Someone climbed in through the rear hatch of the plane and started walking up the aisle. Chapel didn’t even bother to look to see who it was. This must be what was delaying them — they’d had to wait for some VIP of the Russian military who had insisted on being on this plane. Chapel sneered in frustration and turned his head to look out the window. When the newcomer dropped down into the seat next to him, Chapel tried to remember the Russian words for “occupied” and “go away.”

He turned to face the newcomer and forgot all the Russian he knew. The VIP was, in fact, Senior Lieutenant Pavel Kalin. His erstwhile torturer.

“Good afternoon, Kapitan,” the bastard said. His smile was broad and genuine. He was thrilled to see Chapel here.

“Get away from me,” Chapel growled, in English.

“I don’t think so. I think I will be staying very close to you now.” Kalin leaned into the aisle and waved at someone. A moment later the plane’s hatch closed and its engines started to drone. Clearly the plane had only been waiting for Kalin’s arrival. “It took a great deal of persuasion to get myself assigned to this mission,” he told Chapel.

“You had to torture somebody for your spot?”

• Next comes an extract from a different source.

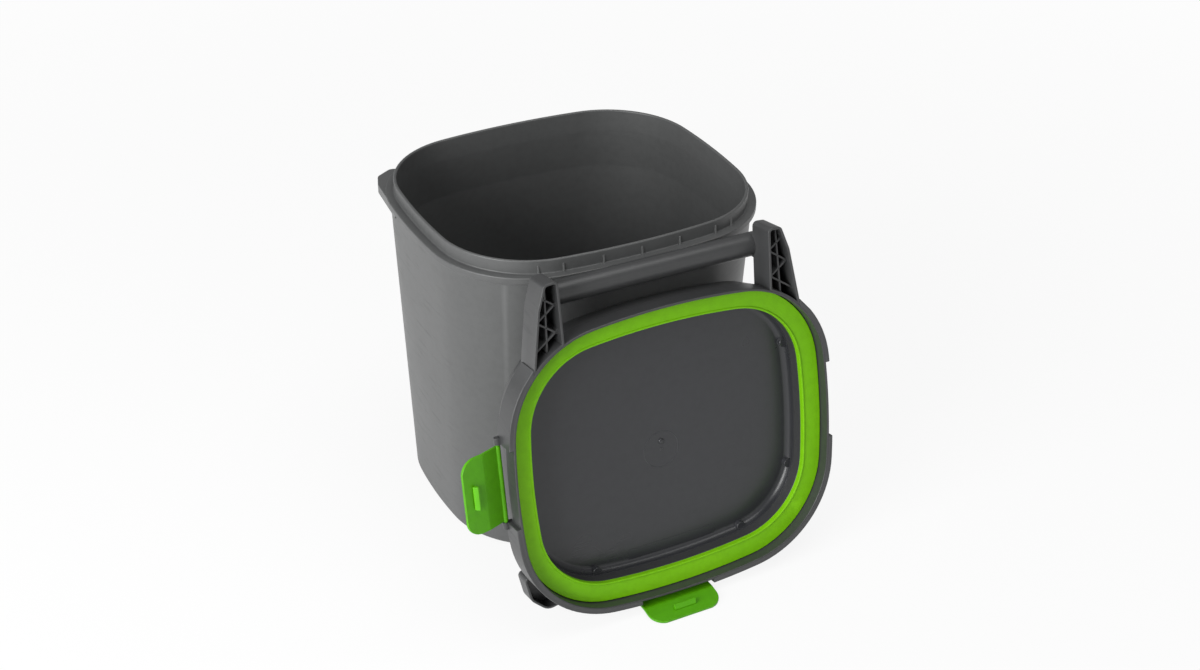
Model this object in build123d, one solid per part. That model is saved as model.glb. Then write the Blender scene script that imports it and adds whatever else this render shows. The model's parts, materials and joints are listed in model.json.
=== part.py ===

Kalin’s smile broadened. “Very droll. No, I called in some favors. But believe me, I would have moved heaven and earth.”

Chapel clenched his teeth and looked away. This was the last thing he needed.

The plane lifted away from the airstrip with only a few jolts. Soon they were up in the sky, up where there was nothing to see through the window but clouds. Better, anyway, than looking at Kalin’s face. It was taking pretty much all Chapel’s resolve not to reach over and strangle the man in his seat. Of course, if he did, the plane would have to put down prematurely, and that would delay Chapel in the course of his revenge against Nadia. He supposed you had to pick your battles in this life.

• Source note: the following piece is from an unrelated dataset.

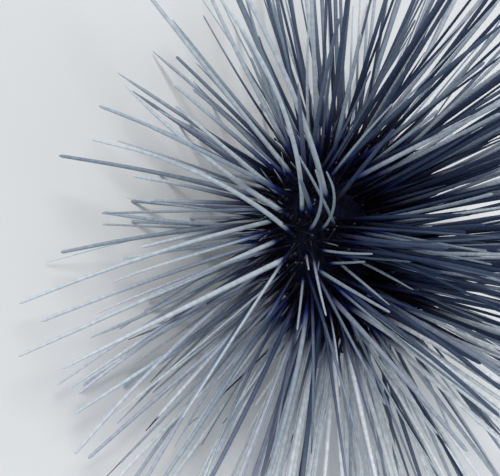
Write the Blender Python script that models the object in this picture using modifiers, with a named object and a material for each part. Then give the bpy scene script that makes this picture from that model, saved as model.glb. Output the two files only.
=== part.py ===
"""A long-spined sea urchin, life size, standing on its oral spines.

The urchin stands on the floor at z = 0 with its mouth down and its anal cone up. Its round shell, the test,
is five wide interambulacra and five narrow ambulacra, each a gore of plates that carries its own spines.
The side that faces -Y is the front, where the spines part and a few bend aside.
All sizes are in metres.
"""

import math
import random
from collections import namedtuple

import bmesh
import bpy
import numpy as np
from mathutils import Vector

MODEL_NAME = "long_spined_sea_urchin"

# The test's axis stands here, so that the middle of the spines' outline is the origin
AXIS_PLACE = (-0.0067, -0.0154, 0.0)

# Test
TEST_RADIUS = 0.036
ABORAL_HEIGHT = 0.020
ORAL_HEIGHT = 0.015
AMBITUS_HEIGHT = 0.045
FULLNESS = 2.25
APICAL_RADIUS = 0.0078
PERISTOME_RADIUS = 0.0165
CORE_RADIUS = 0.0042
RIM_DEPTH = 0.0022
JOINT_GAP = 0.0003
ROWS = 15
PROFILE_SAMPLES = 400
SECTORS = 5
SECTOR_ANGLE = math.radians(360 / SECTORS)
AMBULACRUM_SPAN = math.radians(23)
AMBULACRUM_COLUMNS = 2
INTERAMBULACRUM_COLUMNS = 4
BARE_ROWS = 4
STAGGER = 0.0006

# Spines
FRONT_AZIMUTH = math.radians(-90)
FRONT_ELEVATION = math.radians(40)
PARTING_ANGLE = math.radians(20)
PARTING_REACH = math.radians(75)
SHORT_ANGLE = math.radians(25)
FULL_ANGLE = math.radians(58)
SHORT_SHARE = 0.38
NEAR_SHARE = 0.80
AMBULACRAL_SHARE = 0.90
TIP_RADIUS = 0.00064
FOOT_RADIUS = 0.00070
TIP_CLEARANCE = 0.0012
SPINE_GAP = 0.0004
SWING = math.radians(5)
WIDEST_SWING = math.radians(14)
LEAST_FLATNESS = 0.3
SHORT_CHANCE = 0.30
SHORT_SHARES = (0.45, 0.78)
FULL_SHARES = (0.84, 1.08)
SHORT_SIDE = math.radians(-132)
SHORT_SIDE_SPREAD = math.radians(36)
SHORT_SIDE_CUT = 0.30
LEANING_SIDE = math.radians(-102)
LEANING_SPREAD = math.radians(36)
LEAN = math.radians(16)
TRIES = 40
FULL_LENGTH_TRIES = 20
SHORTENING = 0.85
BEND_STEPS = 5
SEED = 8
STANDING_ROWS = (12, 13)
ROOT_INSET = 0.0002

# Share of the way from the apical disc to the mouth, elevation in degrees, length and root radius
SPINE_RULES = (
    (0.00, 84, 0.060, 0.00080),
    (0.12, 78, 0.100, 0.00092),
    (0.28, 67, 0.145, 0.00106),
    (0.42, 48, 0.160, 0.00116),
    (0.50, 22, 0.155, 0.00116),
    (0.58, 3, 0.148, 0.00114),
    (0.65, -9, 0.140, 0.00112),
    (0.72, -14, 0.130, 0.00110),
    (0.79, -19, 0.118, 0.00106),
    (0.86, -50, 0.040, 0.00102),
    (0.92, -64, 0.036, 0.00100),
    (1.00, -78, 0.018, 0.00090),
)

# Spines that are held apart from the rule, at the front: the plate they stand on, and where they point.
# The clock is the angle about the front from the upward slope, turning to -X, at the root and the tip.
# The tilt is the angle away from the front, at the root and the tip. The stoutness is on top of the rule's.
Held = namedtuple("Held", "gore row column root_clock tip_clock root_tilt tip_tilt length stoutness")
HELD_SPINES = (
    Held("interambulacrum_5", 6, 3, 72, 120, 26, 62, 0.105, 1.15),
    Held("ambulacrum_1", 6, 0, 28, 104, 30, 46, 0.040, 1.15),
    Held("ambulacrum_1", 5, 0, 20, 112, 30, 44, 0.040, 1.15),
    Held("ambulacrum_1", 3, 0, 102, 112, 38, 56, 0.044, 0.95),
    Held("interambulacrum_5", 4, 2, 92, 114, 42, 66, 0.116, 1.30),
    Held("interambulacrum_5", 7, 3, 138, 124, 52, 62, 0.084, 1.20),
    Held("ambulacrum_1", 7, 0, 126, 160, 44, 68, 0.090, 1.05),
    Held("ambulacrum_1", 8, 0, 195, 195, 50, 60, 0.112, 1.10),
    Held("interambulacrum_5", 8, 3, 184, 194, 54, 62, 0.106, 1.05),
    Held("interambulacrum_5", 8, 2, 130, 129, 60, 70, 0.057, 1.20),
    Held("interambulacrum_5", 7, 1, 119, 117, 60, 72, 0.135, 1.05),
    Held("ambulacrum_1", 7, 1, 196, 197, 50, 62, 0.100, 1.30),
    Held("interambulacrum_4", 5, 3, 50, 46, 50, 78, 0.100, 1.05),
    Held("ambulacrum_1", 5, 1, 340, 352, 34, 46, 0.032, 0.80),
    Held("interambulacrum_1", 5, 0, 352, 356, 34, 44, 0.024, 0.80),
    Held("interambulacrum_1", 3, 0, 328, 320, 36, 44, 0.042, 0.80),
    Held("interambulacrum_1", 4, 0, 312, 312, 30, 42, 0.042, 0.80),
    Held("interambulacrum_1", 6, 0, 322, 324, 30, 40, 0.052, 0.90),
    Held("ambulacrum_1", 6, 1, 280, 276, 14, 20, 0.022, 0.75),
    Held("interambulacrum_1", 7, 0, 258, 254, 36, 50, 0.030, 0.80),
)

# Apical disc, anal cone and mouth
DISC_RADIUS = APICAL_RADIUS - JOINT_GAP
DISC_BOTTOM = 0.0632
DISC_RISE = 0.0004
PERIPROCT_RADIUS = 0.0034
OCULAR_SPAN = math.radians(27)
MADREPORITE_SECTOR = 2
MADREPORITE_SWELL = 0.0006
CONE_RADIUS = 0.0031
CONE_TOP = 0.0702
MOUTH_RADIUS = 0.0045
MOUTH_HEIGHT = 0.0292
MEMBRANE_THICKNESS = 0.0018
TOOTH_RADIUS = 0.0040
TOOTH_TIP_RADIUS = 0.0006
TOOTH_TIP_HEIGHT = 0.0270
ROUND_STEPS = 20
WELD_DISTANCE = 0.00005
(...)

“It looks like we’ll be working together,” Kalin said. “My orders are to keep a close watch on you but to follow your lead until I am told this is no longer appropriate.”

“Let’s get one thing straight, Kalin,” Chapel said. “We are not partners. I’m not working with you. I’m working for Colonel Valits on behalf of my government. If you catch on fire during this operation, I won’t spit on you to put you out.”

“I could say much the same,” Kalin told him. “I advised strongly against this madness — this foolish notion of sending you to catch her. This is an internal Russian matter, and bringing you in is folly. You should never have been briefed about what happened at Izhevsk. But Valits is a frightened man, just now. He thinks we need every resource available to catch Asimova.”

“Maybe he’s right. Considering that if we don’t, she could start World War III any time she wanted to. And that she’s got nothing to lose.”

“There’s no need to lecture me on her capabilities. I’ve been chasing the terrorist Asimova for longer than you knew she existed,” Kalin explained. “I’ve gone to incredible lengths to find her and stop her. I will not waste all that time and effort.”

Chapel found that he needed to know, more than he needed to get away from Kalin. “How long have you known what she was up to?”

Kalin studied his face for a while, as if trying to decide how much to tell him. Finally he shrugged and said, “It doesn’t matter now. I’ll tell you everything. It started as a matter of routine. Any agent of FSTEK working on recovering lost plutonium is, of course, carefully screened. There are so many temptations in that mission — one must consort with criminals and foreign agents, any of whom would gladly pay a king’s ransom for even a small quantity of fissile material. Plutonium is, gram for gram, the most precious metal on earth. More than one of our agents has succumbed to making a deal with someone he should have arrested instead. So we keep a close eye on them. Asimova was especially worth watching, because she was a known political.”